Originally created in 1966 by former Reader's Digest editor Daniel O'Keefe, who cites Samuel Beckett's famous play Krapp's Last Tape as his inspiration, Festivus sharply departs from the stock Christmas template of abundant peace and goodwill, offering in lieu an opportunity for unbridled airing of grievances; climaxing with a family fight in which the head of the household must be pinned to the ground to achieve closure.
Weird as it may seem to those of us who interpret the Christmas season differently, O'Keefe, responding to internal politics in his workplace, found Festivus a form of release. According to fellow-author Allen Salkin, the holiday's creator recorded a litany of personal grievances on any day between May and December each year. Eventually, the date was fixed as December 23.
O'Keefe's son, Dan, a writer for the blockbuster sitcom, Seinfeld, revived the concept as a plot device in an episode of the show entitled The Strike, which first aired on December 18, 1997. Many people, influenced or inspired by Seinfeld, now observe the holiday with varying degrees of seriousness, although most celebrants include the symbolic bare aluminum pole as their festival centrepiece, replacing the festooned Christmas tree.
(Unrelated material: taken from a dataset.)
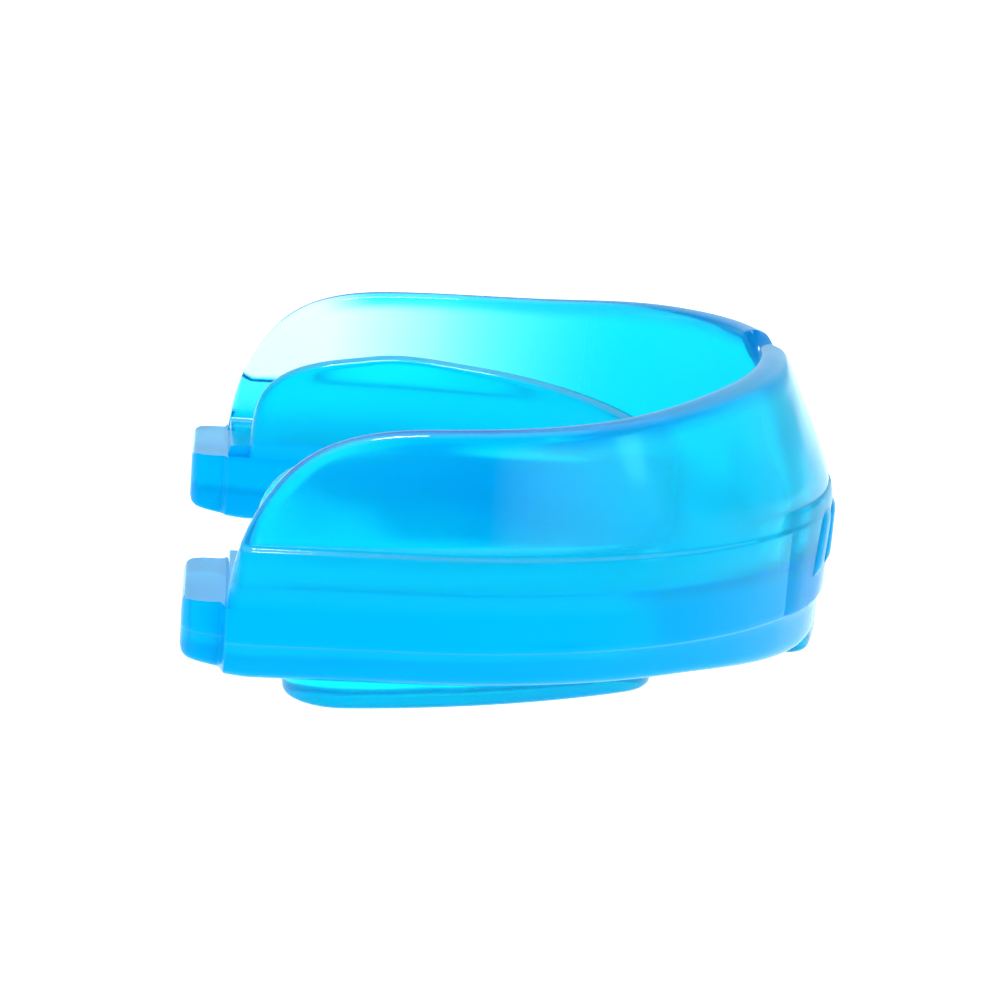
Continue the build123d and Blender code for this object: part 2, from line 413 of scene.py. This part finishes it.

Embraced as a response to the commercialisation of Christmas, the core Festivus celebration includes five major elements. Apart from the pole and airing of grievances, there is the Festivus Dinner, a menu that deliberately avoids traditional Christmas fare by banning poultry and pork, often going for a banal entrie like meatloaf. Drinking is optional.
In the Feat of Strength ritual, the head of the family tests his physical ability against a participant of the patriarch's choosing. The selected person is allowed to decline only if he (or she) has something better to do. There is also a Festivus Miracle which, by regular definition, could range from common coincidence to the spectacularly supernatural.